→ **Written request**
Print all the data, keeping every line exactly as it is.

==== Source data ====

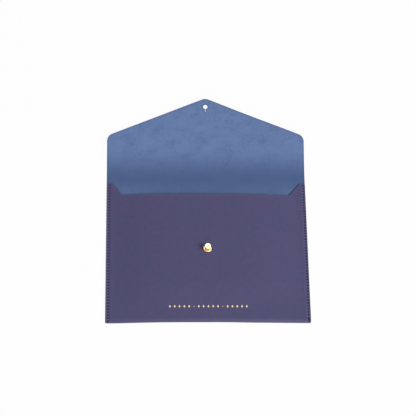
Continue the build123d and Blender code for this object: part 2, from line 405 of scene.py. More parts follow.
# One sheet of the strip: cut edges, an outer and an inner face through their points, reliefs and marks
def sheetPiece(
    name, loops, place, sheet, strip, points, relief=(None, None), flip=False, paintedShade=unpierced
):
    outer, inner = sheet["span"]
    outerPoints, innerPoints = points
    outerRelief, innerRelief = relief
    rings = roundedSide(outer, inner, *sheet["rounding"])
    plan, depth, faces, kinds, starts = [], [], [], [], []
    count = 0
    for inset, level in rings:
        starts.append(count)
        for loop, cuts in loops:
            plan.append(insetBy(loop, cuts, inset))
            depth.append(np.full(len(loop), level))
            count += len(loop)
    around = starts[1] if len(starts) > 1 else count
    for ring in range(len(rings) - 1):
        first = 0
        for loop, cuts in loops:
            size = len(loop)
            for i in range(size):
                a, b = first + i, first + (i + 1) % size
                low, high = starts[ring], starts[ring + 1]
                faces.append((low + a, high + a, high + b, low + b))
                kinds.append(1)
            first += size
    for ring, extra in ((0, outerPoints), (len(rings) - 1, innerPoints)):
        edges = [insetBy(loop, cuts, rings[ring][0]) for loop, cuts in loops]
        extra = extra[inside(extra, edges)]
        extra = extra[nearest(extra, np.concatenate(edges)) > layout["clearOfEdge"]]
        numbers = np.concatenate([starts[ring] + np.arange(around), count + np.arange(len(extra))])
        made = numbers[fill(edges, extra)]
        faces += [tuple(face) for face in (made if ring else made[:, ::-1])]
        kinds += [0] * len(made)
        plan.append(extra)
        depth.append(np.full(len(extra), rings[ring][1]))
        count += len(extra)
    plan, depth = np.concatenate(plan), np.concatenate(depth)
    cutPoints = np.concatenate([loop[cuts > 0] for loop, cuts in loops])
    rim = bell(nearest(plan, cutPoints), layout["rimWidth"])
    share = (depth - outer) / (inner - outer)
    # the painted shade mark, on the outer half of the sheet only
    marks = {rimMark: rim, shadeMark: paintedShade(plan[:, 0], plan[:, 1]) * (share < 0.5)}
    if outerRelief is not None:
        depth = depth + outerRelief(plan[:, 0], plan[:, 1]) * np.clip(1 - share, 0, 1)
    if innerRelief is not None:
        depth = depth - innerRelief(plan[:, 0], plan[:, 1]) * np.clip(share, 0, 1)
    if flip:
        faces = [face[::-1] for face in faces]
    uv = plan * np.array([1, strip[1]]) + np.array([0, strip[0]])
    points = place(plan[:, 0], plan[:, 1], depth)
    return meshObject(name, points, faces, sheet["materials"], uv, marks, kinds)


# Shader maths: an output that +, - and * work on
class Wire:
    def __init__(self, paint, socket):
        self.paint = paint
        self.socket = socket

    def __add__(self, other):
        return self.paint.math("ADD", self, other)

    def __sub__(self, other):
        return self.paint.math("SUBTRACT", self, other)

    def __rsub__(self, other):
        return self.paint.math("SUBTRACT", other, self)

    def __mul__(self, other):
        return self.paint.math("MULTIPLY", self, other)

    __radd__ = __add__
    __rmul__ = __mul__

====

→ **Final result**
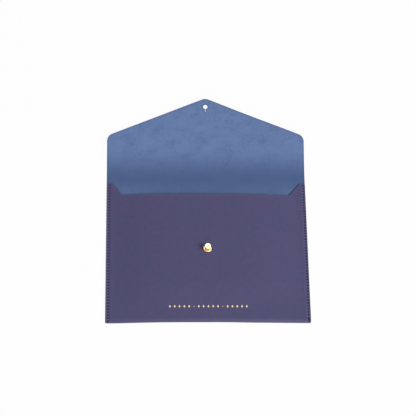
Continue the build123d and Blender code for this object: part 2, from line 405 of scene.py. More parts follow.
# One sheet of the strip: cut edges, an outer and an inner face through their points, reliefs and marks
def sheetPiece(
    name, loops, place, sheet, strip, points, relief=(None, None), flip=False, paintedShade=unpierced
):
    outer, inner = sheet["span"]
    outerPoints, innerPoints = points
    outerRelief, innerRelief = relief
    rings = roundedSide(outer, inner, *sheet["rounding"])
    plan, depth, faces, kinds, starts = [], [], [], [], []
    count = 0
    for inset, level in rings:
        starts.append(count)
        for loop, cuts in loops:
            plan.append(insetBy(loop, cuts, inset))
            depth.append(np.full(len(loop), level))
            count += len(loop)
    around = starts[1] if len(starts) > 1 else count
    for ring in range(len(rings) - 1):
        first = 0
        for loop, cuts in loops:
            size = len(loop)
            for i in range(size):
                a, b = first + i, first + (i + 1) % size
                low, high = starts[ring], starts[ring + 1]
                faces.append((low + a, high + a, high + b, low + b))
                kinds.append(1)
            first += size
    for ring, extra in ((0, outerPoints), (len(rings) - 1, innerPoints)):
        edges = [insetBy(loop, cuts, rings[ring][0]) for loop, cuts in loops]
        extra = extra[inside(extra, edges)]
        extra = extra[nearest(extra, np.concatenate(edges)) > layout["clearOfEdge"]]
        numbers = np.concatenate([starts[ring] + np.arange(around), count + np.arange(len(extra))])
        made = numbers[fill(edges, extra)]
        faces += [tuple(face) for face in (made if ring else made[:, ::-1])]
        kinds += [0] * len(made)
        plan.append(extra)
        depth.append(np.full(len(extra), rings[ring][1]))
        count += len(extra)
    plan, depth = np.concatenate(plan), np.concatenate(depth)
    cutPoints = np.concatenate([loop[cuts > 0] for loop, cuts in loops])
    rim = bell(nearest(plan, cutPoints), layout["rimWidth"])
    share = (depth - outer) / (inner - outer)
    # the painted shade mark, on the outer half of the sheet only
    marks = {rimMark: rim, shadeMark: paintedShade(plan[:, 0], plan[:, 1]) * (share < 0.5)}
    if outerRelief is not None:
        depth = depth + outerRelief(plan[:, 0], plan[:, 1]) * np.clip(1 - share, 0, 1)
    if innerRelief is not None:
        depth = depth - innerRelief(plan[:, 0], plan[:, 1]) * np.clip(share, 0, 1)
    if flip:
        faces = [face[::-1] for face in faces]
    uv = plan * np.array([1, strip[1]]) + np.array([0, strip[0]])
    points = place(plan[:, 0], plan[:, 1], depth)
    return meshObject(name, points, faces, sheet["materials"], uv, marks, kinds)


# Shader maths: an output that +, - and * work on
class Wire:
    def __init__(self, paint, socket):
        self.paint = paint
        self.socket = socket

    def __add__(self, other):
        return self.paint.math("ADD", self, other)

    def __sub__(self, other):
        return self.paint.math("SUBTRACT", self, other)

    def __rsub__(self, other):
        return self.paint.math("SUBTRACT", other, self)

    def __mul__(self, other):
        return self.paint.math("MULTIPLY", self, other)

    __radd__ = __add__
    __rmul__ = __mul__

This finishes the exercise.